Over the Labor Day weekend in 2011, I decided to do a car camping trip to North Cascades National Park. I had hoped to do a backpacking trip earlier in the summer, but that did not work out. This seemed like the only option for a visit this year. You cannot reserve backpacking permits ahead of time, and the likelihood that I could get a good backpacking itinerary just showing up was pretty low.

The drive up the east side of the Cascades through Washington took 7.5 hours and I arrived at 9:30pm. My campsite was at the end of Loop C.

My first and main hiking goal was Cascade Pass and then further up the Sahale Arm. It was an hour's drive to the trailhead the next morning, but the views looking south up at Johannesbourg Mountain were nice.

It took an hour and a quarter to get up to Cascade Pass. A trail goes down the valley on the other side.
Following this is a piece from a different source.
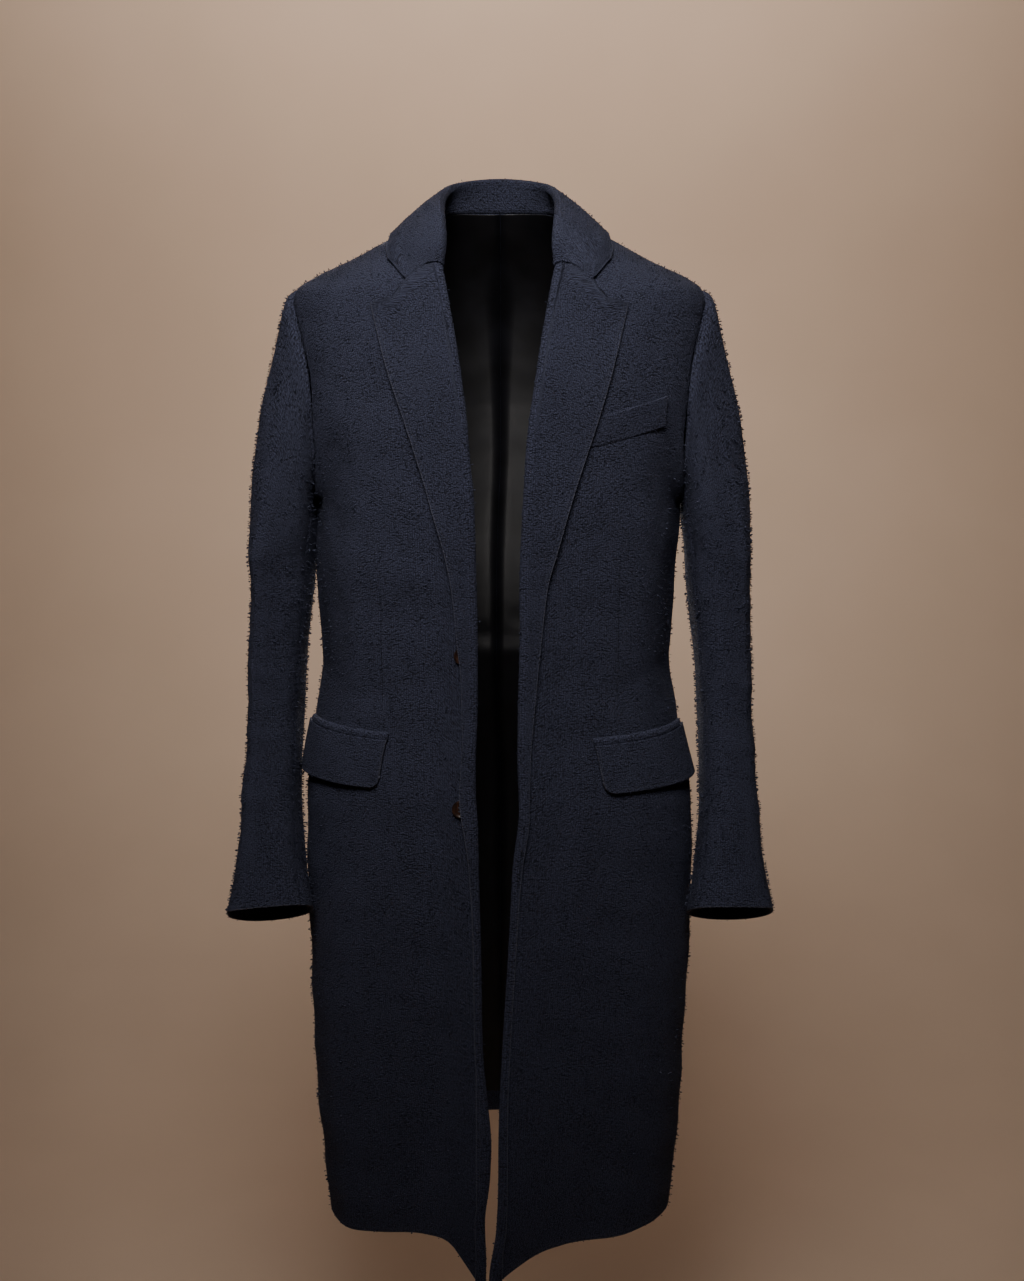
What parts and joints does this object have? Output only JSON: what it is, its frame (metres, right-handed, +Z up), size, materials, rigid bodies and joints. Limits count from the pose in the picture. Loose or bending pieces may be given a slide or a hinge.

As I continued up the Sahale Arm trail, I passed a view of Doubtful Lake

Sahale Arm is a ridge, and the distance given from the trailhead is to a collection of flat camping areas, but the trail continues up as a climbers access. Here I am looking back at the ridge and the mountains further south.

Some of the locals like to pose

I got up to about 7000 feet altitude on the ridge when I stopped. It had been quite windy lower down, but this was a sheltered spot with more great views.

The next morning I hiked up Stetattle Creek. The trail here is no longer maintained. There were some sections early on near the creek where the trail is washed out and some scrambling on rocks and tree roots is required. Later it climbs above the creek and is in pretty good shape.

Stetattle Creek

It was a very mossy area

That afternoon I headed for Thunder Creek, one of the more popular trails. It goes south for dozens of miles. It would allow me to go as far as I wanted and then turn around. I got a wasp sting on this hike. There was a nest at one point and most people who walked by were getting stung. There was a warning tape placed next to the trail, and it was dated Aug 17, over two weeks earlier.

The next day, I drove east heading home, with plans to stop for a hike on the east side of the park. On the way I passed Diablo Lake

My hike was the Maple Pass Loop. It isn't actually in the park, it's in the national forest. The pass is the park boundary. On the way up, you pass Lake Ann.

There are a number of passes here, including Maple Pass and Heather Pass, and it wasn't clear which was which. But at one of them, the lower one, there was a nice view to the west.

At the higher pass, is a nice view looking east, and includes the return loop trail switchbacking downhill

It was a steep downhill back to the car and then another 7 hours home. The weather was hot and sunny. making for crystal blue skies the whole weekend.